Task to carry out:
Consider the listing below. Extract exactly the lines from the line containing "Model this object" to the line containing "# The origin", both included.

Listing:
'''

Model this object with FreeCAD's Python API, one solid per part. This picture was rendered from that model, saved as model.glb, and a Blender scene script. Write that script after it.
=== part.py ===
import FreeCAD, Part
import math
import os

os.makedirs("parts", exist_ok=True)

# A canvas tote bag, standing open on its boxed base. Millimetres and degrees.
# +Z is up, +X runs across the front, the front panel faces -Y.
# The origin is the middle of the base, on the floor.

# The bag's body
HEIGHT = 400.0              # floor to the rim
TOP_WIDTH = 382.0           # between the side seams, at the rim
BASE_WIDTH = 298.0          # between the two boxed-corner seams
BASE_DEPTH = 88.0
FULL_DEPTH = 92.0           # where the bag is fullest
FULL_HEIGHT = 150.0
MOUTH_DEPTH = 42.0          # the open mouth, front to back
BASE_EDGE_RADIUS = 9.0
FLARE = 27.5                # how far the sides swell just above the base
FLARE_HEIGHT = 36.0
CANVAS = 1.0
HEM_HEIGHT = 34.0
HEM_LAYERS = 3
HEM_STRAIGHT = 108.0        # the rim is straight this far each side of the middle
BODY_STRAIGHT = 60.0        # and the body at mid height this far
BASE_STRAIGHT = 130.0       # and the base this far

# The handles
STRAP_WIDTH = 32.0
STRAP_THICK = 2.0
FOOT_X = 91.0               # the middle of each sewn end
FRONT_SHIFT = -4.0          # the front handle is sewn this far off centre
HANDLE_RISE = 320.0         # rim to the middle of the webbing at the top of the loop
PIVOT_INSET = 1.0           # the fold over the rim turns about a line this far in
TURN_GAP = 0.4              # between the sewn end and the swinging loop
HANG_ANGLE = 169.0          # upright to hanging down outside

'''
'''

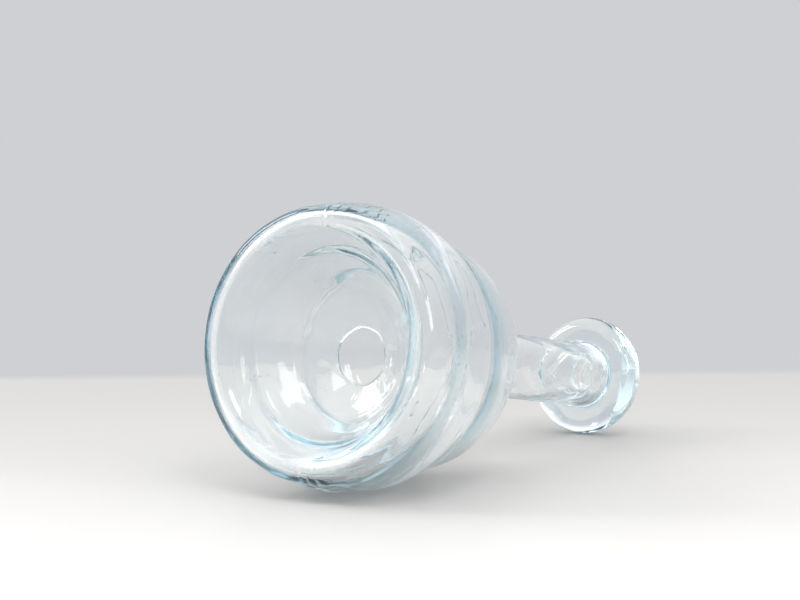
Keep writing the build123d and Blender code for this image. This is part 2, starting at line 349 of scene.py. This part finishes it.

'''

Task output:
Model this object with FreeCAD's Python API, one solid per part. This picture was rendered from that model, saved as model.glb, and a Blender scene script. Write that script after it.
=== part.py ===
import FreeCAD, Part
import math
import os

os.makedirs("parts", exist_ok=True)

# A canvas tote bag, standing open on its boxed base. Millimetres and degrees.
# +Z is up, +X runs across the front, the front panel faces -Y.
# The origin is the middle of the base, on the floor.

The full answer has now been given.